═══ Exercise material
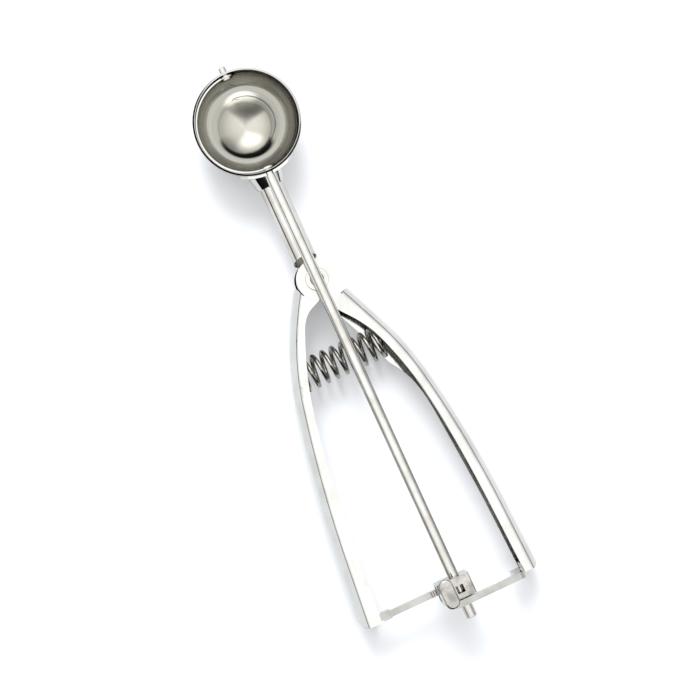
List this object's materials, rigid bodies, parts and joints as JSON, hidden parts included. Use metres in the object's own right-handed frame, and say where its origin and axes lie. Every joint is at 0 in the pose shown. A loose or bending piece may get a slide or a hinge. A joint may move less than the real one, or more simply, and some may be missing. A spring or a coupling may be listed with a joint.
{
  "type": "lever ice cream scoop",
  "caption": "Squeeze-handle scoop whose racks turn a rod and swing a scraper blade round the inside of a ball-shaped bowl.",
  "frame": {"origin": "middle of the overall box in plan, on the plane under the bowl's lowest point", "axes": "+X runs along the rod from the bowl to the handle ends, +Z points out of the bowl's mouth, and +Y is the side of the right handle, whose rack passes in front of the rod"},
  "size_m": [0.2208, 0.0692, 0.0284],
  "materials": {
    "polished_steel": "polished",
    "drawn_steel": "bright drawn",
    "plain_steel": "satin",
    "spring_steel": "bright wire"
  },
  "bodies": {
    "frame": {"bowl": "polished_steel", "far_pivot": "polished_steel", "saddle": "polished_steel", "stem": "drawn_steel", "hinge_eyelet": "polished_steel", "hinge_spacer_front": "plain_steel", "hinge_spacer_back": "plain_steel", "spring": "spring_steel"},
    "rod": {"rod": "drawn_steel", "blade": "polished_steel", "upper_pinion": "plain_steel", "lower_pinion": "plain_steel"},
    "left_handle": {"left_handle": "polished_steel", "left_rack_pin": "plain_steel"},
    "right_handle": {"right_handle": "polished_steel", "right_rack_pin": "plain_steel"},
    "left_rack": {"left_rack": "polished_steel"},
    "right_rack": {"right_rack": "polished_steel"},
    "keeper": {"rack_keeper": "polished_steel"}
  },
  "joints": [
    {"name": "left_squeeze", "type": "hinge", "parent": "frame", "child": "left_handle", "pos_m": [-0.02575, 0.00342, 0.0089], "axis": [0, 0, 1], "range_deg": [0, 4.1], "stiffness_Nm_per_rad": 6, "springref_deg": -8.59, "deforming": ["spring"]},
    {"name": "right_squeeze", "type": "hinge", "parent": "frame", "child": "right_handle", "pos_m": [-0.02575, 0.00342, 0.0089], "axis": [0, 0, -1], "range_deg": [0, 4.1]},
    {"name": "rod_spin", "type": "hinge", "parent": "frame", "child": "rod", "pos_m": [0.00185, 0.00342, 0.0198], "axis": [1, 0, 0], "range_deg": [0, 169.31]},
    {"name": "left_rack_pivot", "type": "hinge", "parent": "left_handle", "child": "left_rack", "pos_m": [0.09705, -0.02878, 0.0118], "axis": [0, 0, -1], "range_deg": [0, 4.1]},
    {"name": "right_rack_pivot", "type": "hinge", "parent": "right_handle", "child": "right_rack", "pos_m": [0.10275, 0.02972, 0.0118], "axis": [0, 0, 1], "range_deg": [0, 4.1]},
    {"name": "keeper_turn", "type": "hinge", "parent": "rod", "child": "keeper", "pos_m": [0.09785, 0.00342, 0.0198], "axis": [-1, 0, 0], "range_deg": [0, 169.31]}
  ],
  "couplings": [
    {"joint": "right_squeeze", "follows": "left_squeeze", "ratio": 0.95782},
    {"joint": "rod_spin", "follows": "left_squeeze", "ratio": 41.282},
    {"joint": "left_rack_pivot", "follows": "left_squeeze", "ratio": 1},
    {"joint": "right_rack_pivot", "follows": "left_squeeze", "ratio": 0.95782},
    {"joint": "keeper_turn", "follows": "left_squeeze", "ratio": 41.282}
  ]
}
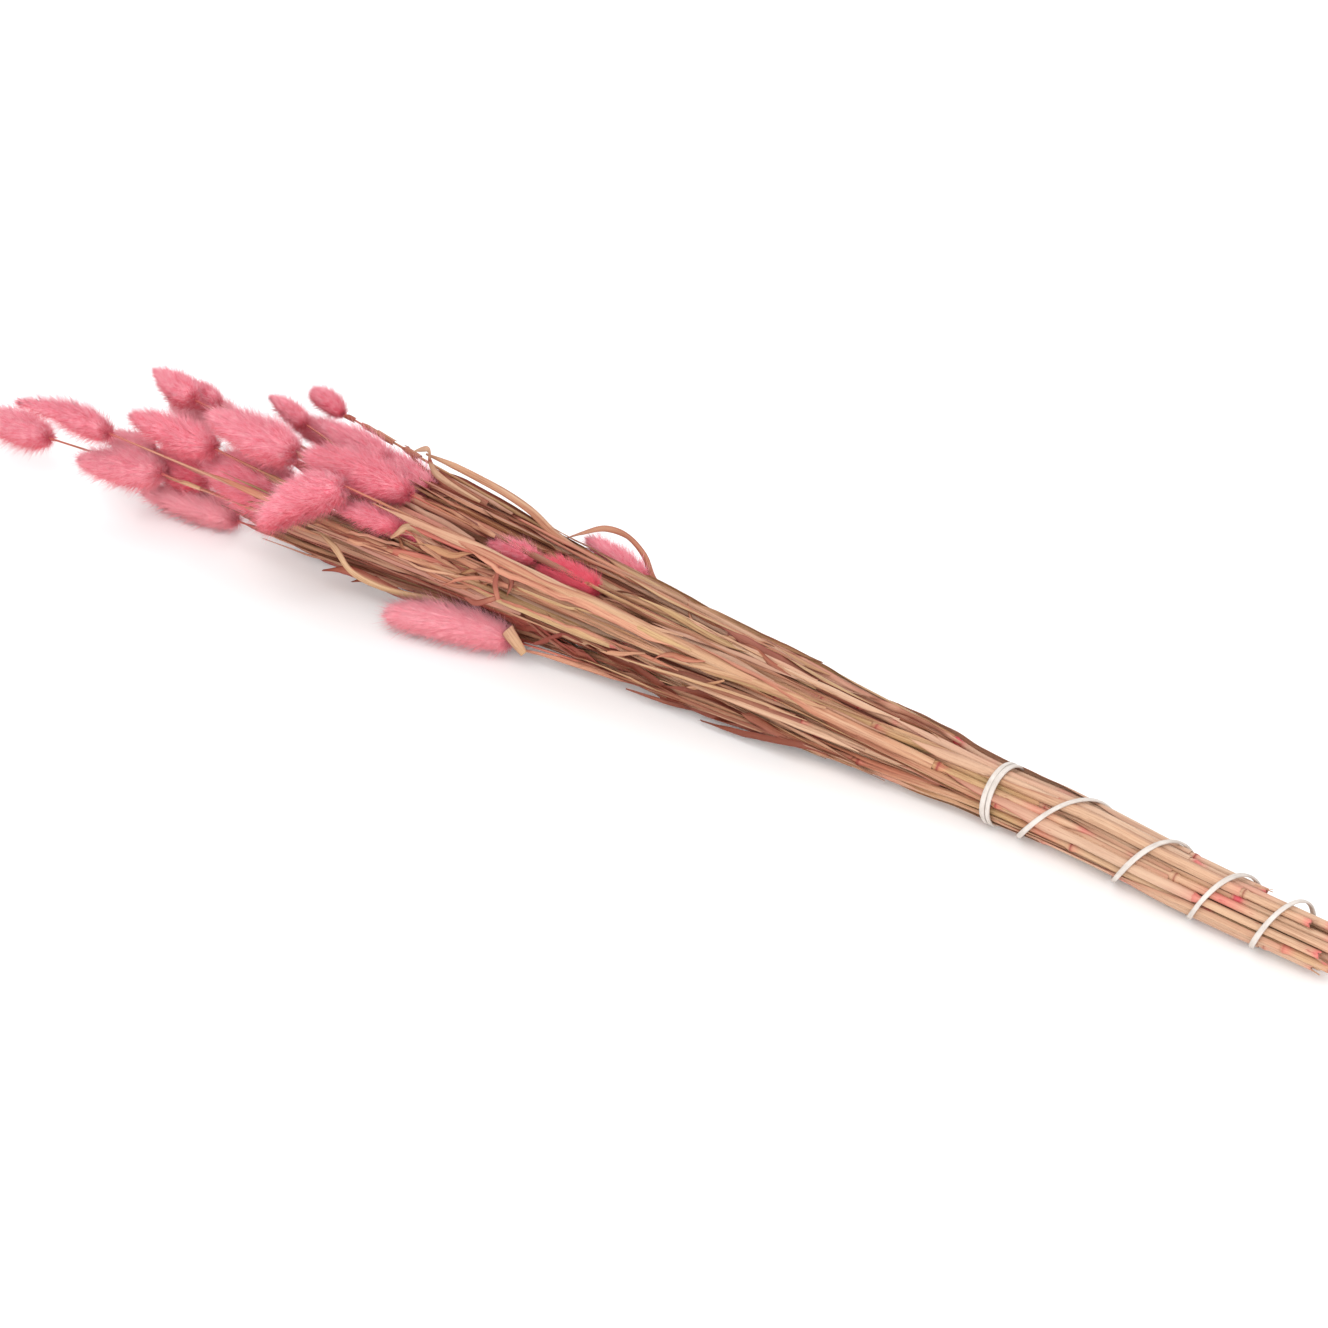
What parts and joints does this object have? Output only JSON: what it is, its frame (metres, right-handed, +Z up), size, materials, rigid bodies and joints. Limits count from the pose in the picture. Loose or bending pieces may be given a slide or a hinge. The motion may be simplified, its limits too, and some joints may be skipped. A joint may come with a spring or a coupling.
{
  "type": "bunch of dried bunny tail grass",
  "caption": "Lying bunch of pink-dyed dried bunny tail grass: soft oval heads on thin straw stems with dry curled leaves, wound with a pale elastic band near the cut ends.",
  "frame": {"origin": "middle of the bunch's footprint, on the surface that it lies on", "axes": "+X along the bunch towards the cut ends, with the heads at -X; +Z up from the surface"},
  "size_m": [0.663, 0.0964, 0.0653],
  "materials": {
    "head_fur": "soft matte hair",
    "stem_straw": "matte dry straw",
    "leaf_dry": "matte, papery",
    "elastic_band": "matte"
  },
  "bodies": {
    "root": {"head_01": "head_fur", "head_02": "head_fur", "head_03": "head_fur", "head_04": "head_fur", "head_05": "head_fur", "head_06": "head_fur", "head_07": "head_fur", "head_08": "head_fur", "head_09": "head_fur", "head_10": "head_fur", "head_11": "head_fur", "head_12": "head_fur", "head_13": "head_fur", "head_14": "head_fur", "head_15": "head_fur", "head_16": "head_fur", "head_17": "head_fur", "head_18": "head_fur", "head_19": "head_fur", "head_20": "head_fur", "head_21": "head_fur", "head_22": "head_fur", "head_23": "head_fur", "head_24": "head_fur", "head_25": "head_fur", "stem_01": "stem_straw", "stem_02": "stem_straw", "stem_03": "stem_straw", "stem_04": "stem_straw", "stem_05": "stem_straw", "stem_06": "stem_straw", "stem_07": "stem_straw", "stem_08": "stem_straw", "stem_09": "stem_straw", "stem_10": "stem_straw", "stem_11": "stem_straw", "stem_12": "stem_straw", "stem_13": "stem_straw", "stem_14": "stem_straw", "stem_15": "stem_straw", "stem_16": "stem_straw", "stem_17": "stem_straw", "stem_18": "stem_straw", "stem_19": "stem_straw", "stem_20": "stem_straw", "stem_21": "stem_straw", "stem_22": "stem_straw", "stem_23": "stem_straw", "stem_24": "stem_straw", "stem_25": "stem_straw", "leaf_arc": "leaf_dry", "leaf_loop": "leaf_dry", "leaf_point": "leaf_dry", "leaf_bend": "leaf_dry", "leaf_ribbon": "leaf_dry", "leaf_broad": "leaf_dry", "leaf_under": "leaf_dry", "leaf_stub": "leaf_dry", "leaf_hook": "leaf_dry", "elastic_band": "elastic_band"}
  },
  "joints": []
}
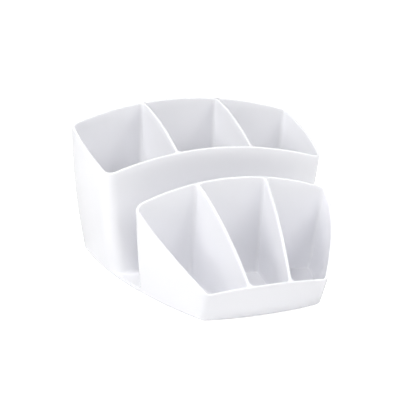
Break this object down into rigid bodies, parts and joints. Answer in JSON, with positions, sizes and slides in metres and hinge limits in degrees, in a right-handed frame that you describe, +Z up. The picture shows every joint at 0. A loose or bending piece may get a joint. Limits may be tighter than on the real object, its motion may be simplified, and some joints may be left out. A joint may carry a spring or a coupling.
{
  "type": "desk organizer",
  "caption": "Glossy white desk organizer with a tall rear bin and a low front bin, both divided into compartments, and an open slot between them for cards or a phone.",
  "frame": {"origin": "middle of the bounding box on the surface that the feet rest on", "axes": "+X to the right along the width, +Y towards the back with the tall bin, +Z up"},
  "size_m": [0.1514, 0.144, 0.093],
  "materials": {
    "shell": "gloss",
    "feet": "matte"
  },
  "bodies": {
    "root": {"base_plate": "shell", "slot_floor": "shell", "rear_bin_front_wall": "shell", "rear_bin_right_wall": "shell", "rear_bin_back_wall": "shell", "rear_bin_left_wall": "shell", "rear_bin_left_divider": "shell", "rear_bin_right_divider": "shell", "front_bin_front_wall": "shell", "front_bin_right_wall": "shell", "front_bin_back_wall": "shell", "front_bin_left_wall": "shell", "front_bin_left_divider": "shell", "front_bin_right_divider": "shell", "foot_front_left": "feet", "foot_front_right": "feet", "foot_rear_left": "feet", "foot_rear_right": "feet"}
  },
  "joints": []
}
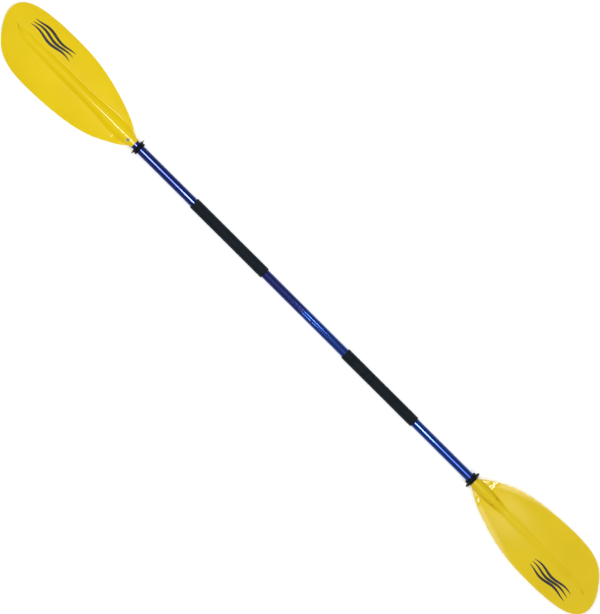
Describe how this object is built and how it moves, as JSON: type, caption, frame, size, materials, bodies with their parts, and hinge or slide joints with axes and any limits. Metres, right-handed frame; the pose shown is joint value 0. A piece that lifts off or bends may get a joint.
══════
Given instruction -> Extract all of the material exactly as it is written.

Full output ->
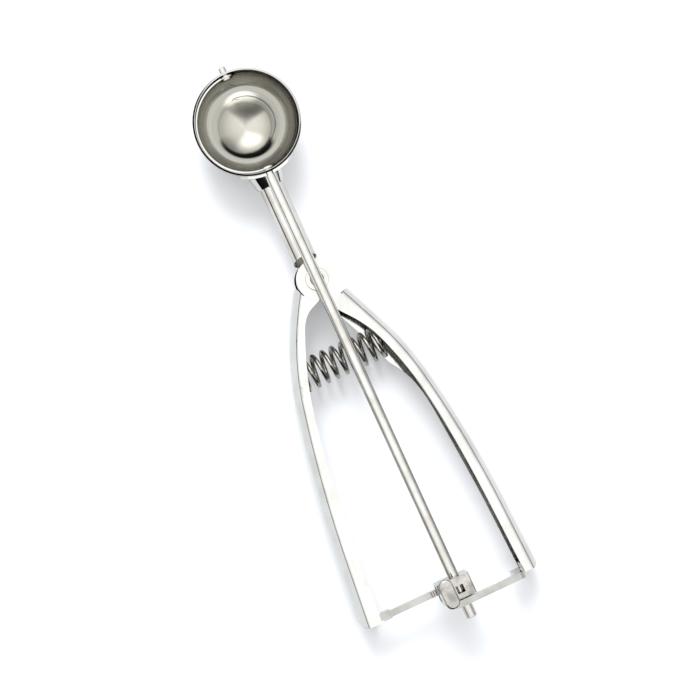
List this object's materials, rigid bodies, parts and joints as JSON, hidden parts included. Use metres in the object's own right-handed frame, and say where its origin and axes lie. Every joint is at 0 in the pose shown. A loose or bending piece may get a slide or a hinge. A joint may move less than the real one, or more simply, and some may be missing. A spring or a coupling may be listed with a joint.
{
  "type": "lever ice cream scoop",
  "caption": "Squeeze-handle scoop whose racks turn a rod and swing a scraper blade round the inside of a ball-shaped bowl.",
  "frame": {"origin": "middle of the overall box in plan, on the plane under the bowl's lowest point", "axes": "+X runs along the rod from the bowl to the handle ends, +Z points out of the bowl's mouth, and +Y is the side of the right handle, whose rack passes in front of the rod"},
  "size_m": [0.2208, 0.0692, 0.0284],
  "materials": {
    "polished_steel": "polished",
    "drawn_steel": "bright drawn",
    "plain_steel": "satin",
    "spring_steel": "bright wire"
  },
  "bodies": {
    "frame": {"bowl": "polished_steel", "far_pivot": "polished_steel", "saddle": "polished_steel", "stem": "drawn_steel", "hinge_eyelet": "polished_steel", "hinge_spacer_front": "plain_steel", "hinge_spacer_back": "plain_steel", "spring": "spring_steel"},
    "rod": {"rod": "drawn_steel", "blade": "polished_steel", "upper_pinion": "plain_steel", "lower_pinion": "plain_steel"},
    "left_handle": {"left_handle": "polished_steel", "left_rack_pin": "plain_steel"},
    "right_handle": {"right_handle": "polished_steel", "right_rack_pin": "plain_steel"},
    "left_rack": {"left_rack": "polished_steel"},
    "right_rack": {"right_rack": "polished_steel"},
    "keeper": {"rack_keeper": "polished_steel"}
  },
  "joints": [
    {"name": "left_squeeze", "type": "hinge", "parent": "frame", "child": "left_handle", "pos_m": [-0.02575, 0.00342, 0.0089], "axis": [0, 0, 1], "range_deg": [0, 4.1], "stiffness_Nm_per_rad": 6, "springref_deg": -8.59, "deforming": ["spring"]},
    {"name": "right_squeeze", "type": "hinge", "parent": "frame", "child": "right_handle", "pos_m": [-0.02575, 0.00342, 0.0089], "axis": [0, 0, -1], "range_deg": [0, 4.1]},
    {"name": "rod_spin", "type": "hinge", "parent": "frame", "child": "rod", "pos_m": [0.00185, 0.00342, 0.0198], "axis": [1, 0, 0], "range_deg": [0, 169.31]},
    {"name": "left_rack_pivot", "type": "hinge", "parent": "left_handle", "child": "left_rack", "pos_m": [0.09705, -0.02878, 0.0118], "axis": [0, 0, -1], "range_deg": [0, 4.1]},
    {"name": "right_rack_pivot", "type": "hinge", "parent": "right_handle", "child": "right_rack", "pos_m": [0.10275, 0.02972, 0.0118], "axis": [0, 0, 1], "range_deg": [0, 4.1]},
    {"name": "keeper_turn", "type": "hinge", "parent": "rod", "child": "keeper", "pos_m": [0.09785, 0.00342, 0.0198], "axis": [-1, 0, 0], "range_deg": [0, 169.31]}
  ],
  "couplings": [
    {"joint": "right_squeeze", "follows": "left_squeeze", "ratio": 0.95782},
    {"joint": "rod_spin", "follows": "left_squeeze", "ratio": 41.282},
    {"joint": "left_rack_pivot", "follows": "left_squeeze", "ratio": 1},
    {"joint": "right_rack_pivot", "follows": "left_squeeze", "ratio": 0.95782},
    {"joint": "keeper_turn", "follows": "left_squeeze", "ratio": 41.282}
  ]
}
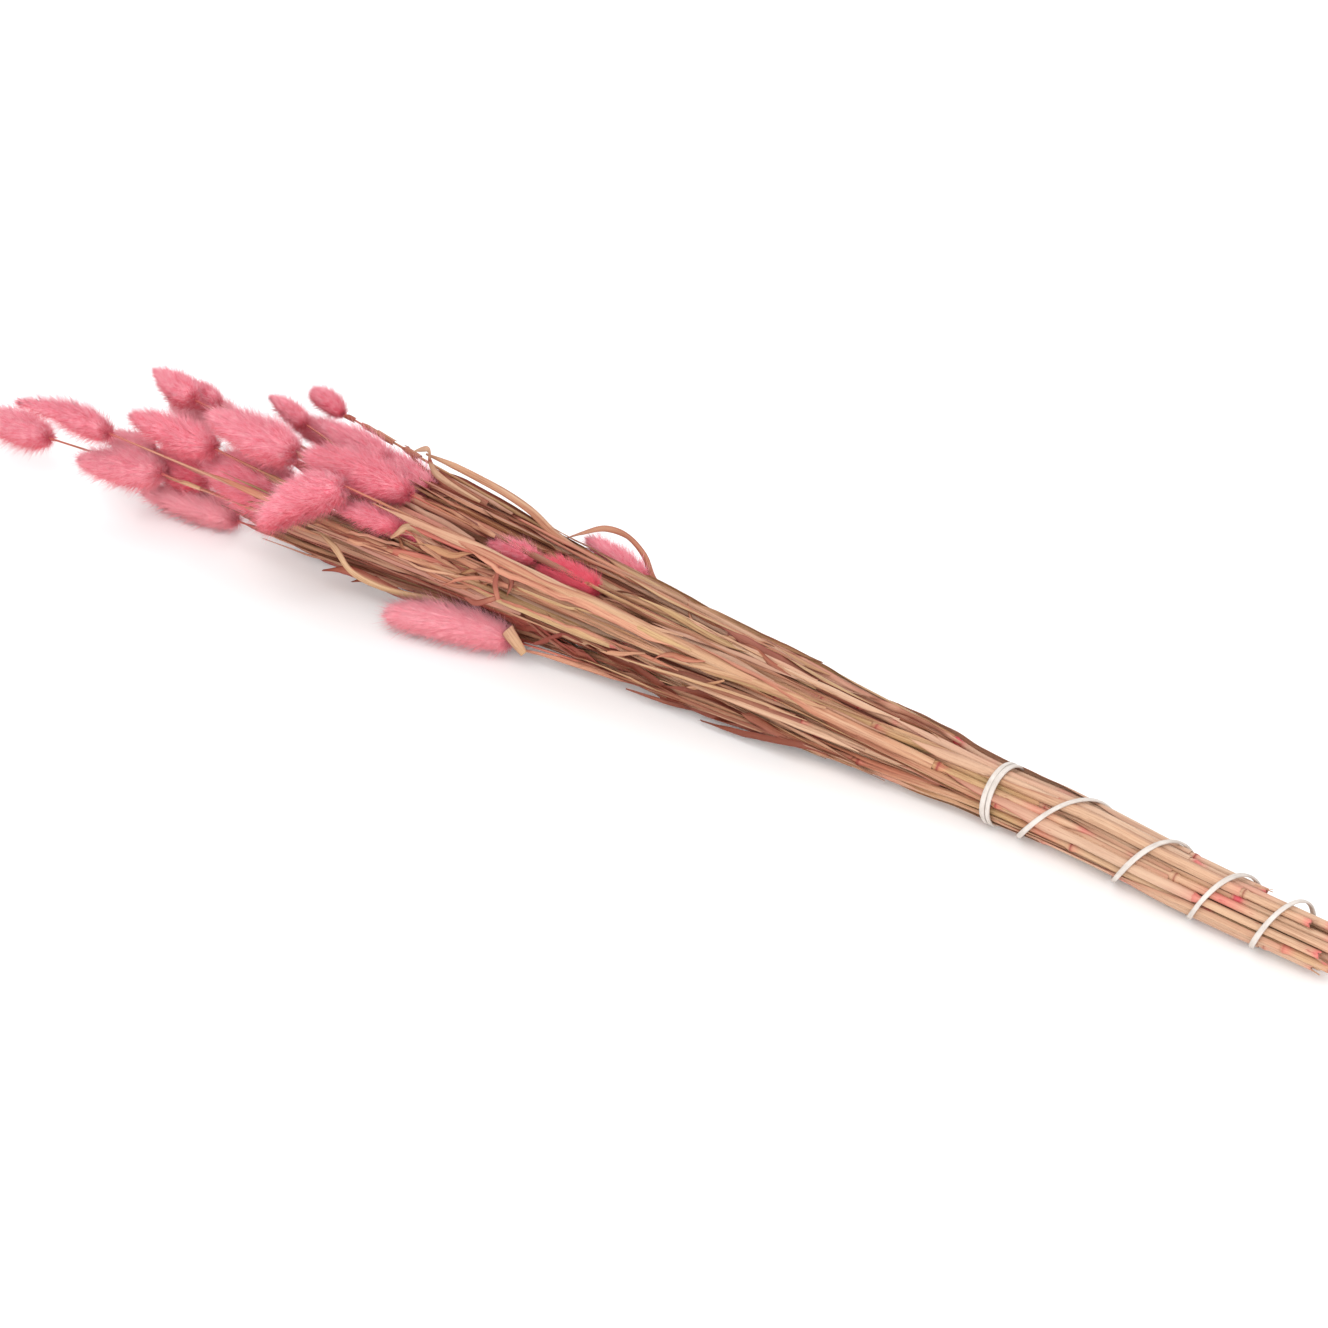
What parts and joints does this object have? Output only JSON: what it is, its frame (metres, right-handed, +Z up), size, materials, rigid bodies and joints. Limits count from the pose in the picture. Loose or bending pieces may be given a slide or a hinge. The motion may be simplified, its limits too, and some joints may be skipped. A joint may come with a spring or a coupling.
{
  "type": "bunch of dried bunny tail grass",
  "caption": "Lying bunch of pink-dyed dried bunny tail grass: soft oval heads on thin straw stems with dry curled leaves, wound with a pale elastic band near the cut ends.",
  "frame": {"origin": "middle of the bunch's footprint, on the surface that it lies on", "axes": "+X along the bunch towards the cut ends, with the heads at -X; +Z up from the surface"},
  "size_m": [0.663, 0.0964, 0.0653],
  "materials": {
    "head_fur": "soft matte hair",
    "stem_straw": "matte dry straw",
    "leaf_dry": "matte, papery",
    "elastic_band": "matte"
  },
  "bodies": {
    "root": {"head_01": "head_fur", "head_02": "head_fur", "head_03": "head_fur", "head_04": "head_fur", "head_05": "head_fur", "head_06": "head_fur", "head_07": "head_fur", "head_08": "head_fur", "head_09": "head_fur", "head_10": "head_fur", "head_11": "head_fur", "head_12": "head_fur", "head_13": "head_fur", "head_14": "head_fur", "head_15": "head_fur", "head_16": "head_fur", "head_17": "head_fur", "head_18": "head_fur", "head_19": "head_fur", "head_20": "head_fur", "head_21": "head_fur", "head_22": "head_fur", "head_23": "head_fur", "head_24": "head_fur", "head_25": "head_fur", "stem_01": "stem_straw", "stem_02": "stem_straw", "stem_03": "stem_straw", "stem_04": "stem_straw", "stem_05": "stem_straw", "stem_06": "stem_straw", "stem_07": "stem_straw", "stem_08": "stem_straw", "stem_09": "stem_straw", "stem_10": "stem_straw", "stem_11": "stem_straw", "stem_12": "stem_straw", "stem_13": "stem_straw", "stem_14": "stem_straw", "stem_15": "stem_straw", "stem_16": "stem_straw", "stem_17": "stem_straw", "stem_18": "stem_straw", "stem_19": "stem_straw", "stem_20": "stem_straw", "stem_21": "stem_straw", "stem_22": "stem_straw", "stem_23": "stem_straw", "stem_24": "stem_straw", "stem_25": "stem_straw", "leaf_arc": "leaf_dry", "leaf_loop": "leaf_dry", "leaf_point": "leaf_dry", "leaf_bend": "leaf_dry", "leaf_ribbon": "leaf_dry", "leaf_broad": "leaf_dry", "leaf_under": "leaf_dry", "leaf_stub": "leaf_dry", "leaf_hook": "leaf_dry", "elastic_band": "elastic_band"}
  },
  "joints": []
}
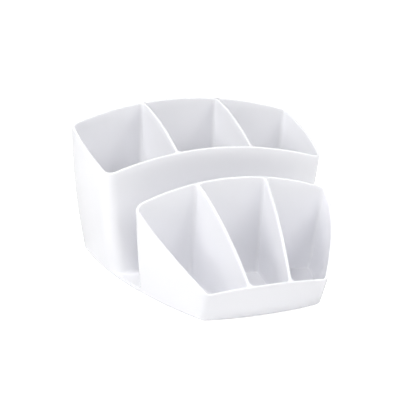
Break this object down into rigid bodies, parts and joints. Answer in JSON, with positions, sizes and slides in metres and hinge limits in degrees, in a right-handed frame that you describe, +Z up. The picture shows every joint at 0. A loose or bending piece may get a joint. Limits may be tighter than on the real object, its motion may be simplified, and some joints may be left out. A joint may carry a spring or a coupling.
{
  "type": "desk organizer",
  "caption": "Glossy white desk organizer with a tall rear bin and a low front bin, both divided into compartments, and an open slot between them for cards or a phone.",
  "frame": {"origin": "middle of the bounding box on the surface that the feet rest on", "axes": "+X to the right along the width, +Y towards the back with the tall bin, +Z up"},
  "size_m": [0.1514, 0.144, 0.093],
  "materials": {
    "shell": "gloss",
    "feet": "matte"
  },
  "bodies": {
    "root": {"base_plate": "shell", "slot_floor": "shell", "rear_bin_front_wall": "shell", "rear_bin_right_wall": "shell", "rear_bin_back_wall": "shell", "rear_bin_left_wall": "shell", "rear_bin_left_divider": "shell", "rear_bin_right_divider": "shell", "front_bin_front_wall": "shell", "front_bin_right_wall": "shell", "front_bin_back_wall": "shell", "front_bin_left_wall": "shell", "front_bin_left_divider": "shell", "front_bin_right_divider": "shell", "foot_front_left": "feet", "foot_front_right": "feet", "foot_rear_left": "feet", "foot_rear_right": "feet"}
  },
  "joints": []
}
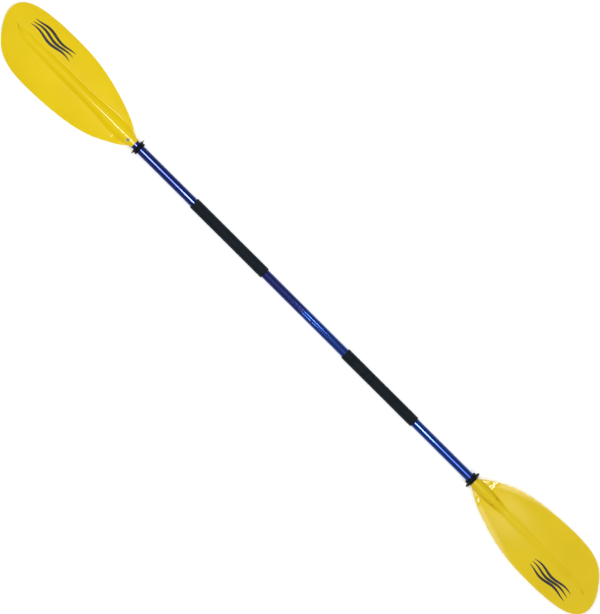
Describe how this object is built and how it moves, as JSON: type, caption, frame, size, materials, bodies with their parts, and hinge or slide joints with axes and any limits. Metres, right-handed frame; the pose shown is joint value 0. A piece that lifts off or bends may get a joint.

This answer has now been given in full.